After retiring from public service, Roman Ozaeta joined his son Herminio, Allan O’Gorman, and Carlos Romulo, Jr. in private practice. Following the plane crash that claimed the lives of Alan O’Gorman and Carlos Romulo, Jr. in 1957, Allison J. Gibbs joined the Ozaetas and formed the firm Ozaeta Gibbs and Ozaeta.
Carlos Romulo Jr.’s brother, Ricardo J. Romulo, would later become Senior Partner himself and, following a previous rule of practice which limited the name of a law office to those of its active and living partners, the firm was renamed Romulo Mabanta Buenaventura Sayoc & de los Angeles.
In October 2002, ROMULO celebrated the 100th anniversary of its founding with the descendants of Allison D. Gibbs.
The firm handled several landmark cases, some of which developed into jurisprudence which is still studied in law schools today.
In 1910, the firm successfully won the acquittal of a fellow named Ah Chong and helped establish precedence for the use of mistake of fact sufficient to negate criminal intent [U.S. v. Ah Chong, 15 Phil 488 (1910)].
In 1926, the firm successfully challenged the constitutionality of Act No. 2792, the Chinese Bookkeeping Act, which prohibited Chinese merchants from keeping their books of account in the Chinese language. The case reached all the way to the U.S. Supreme Court, which struck down the law on the ground that it violated due process and denied Chinese merchants equal protection of the law, noting that most Chinese merchants knew only the Chinese language and the effect of the law was to keep them in the dark as to the financial condition of their business [Yu v. Trinidad, 271 U.S. 500 (1926)].

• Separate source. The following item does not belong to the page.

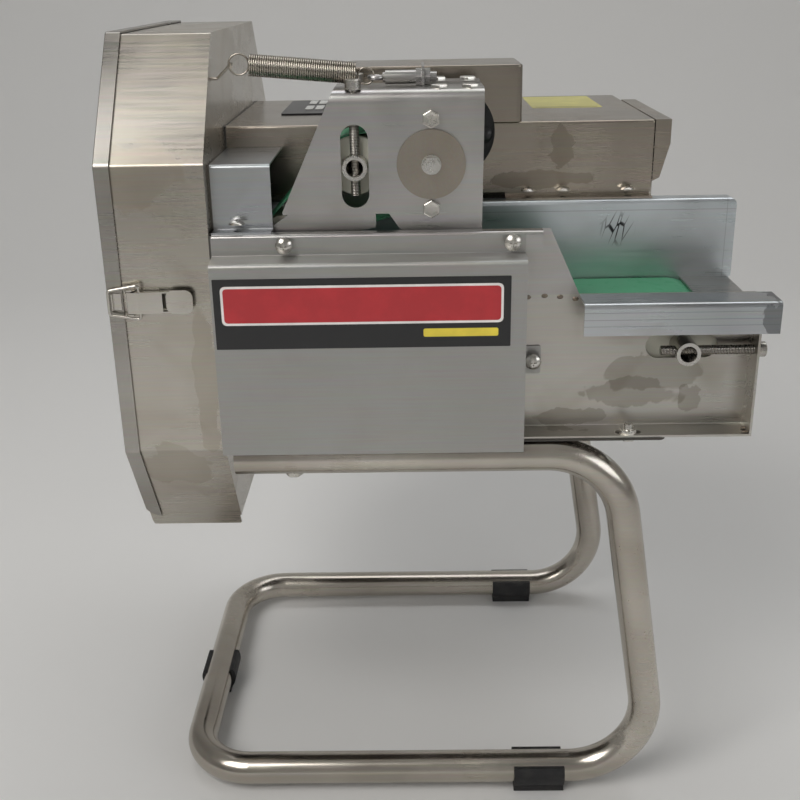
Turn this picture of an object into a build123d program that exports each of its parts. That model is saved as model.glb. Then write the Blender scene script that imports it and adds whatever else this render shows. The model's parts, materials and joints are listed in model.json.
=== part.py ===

In 1923, Charles McDonough handled the celebrated case of Ray Conley, a police detective charged with receiving a bribe from gamblers in Manila. Through his painstaking cross-examination, Charles McDonough caught the prosecution witnesses in a web of contradictions and improbabilities and won for his client an acquittal. The case was later attributed to have caused a cabinet crisis when, following Conley’s reinstatement by Governor General Leonard Wood, department secretaries who had differences of opinion resigned en masse.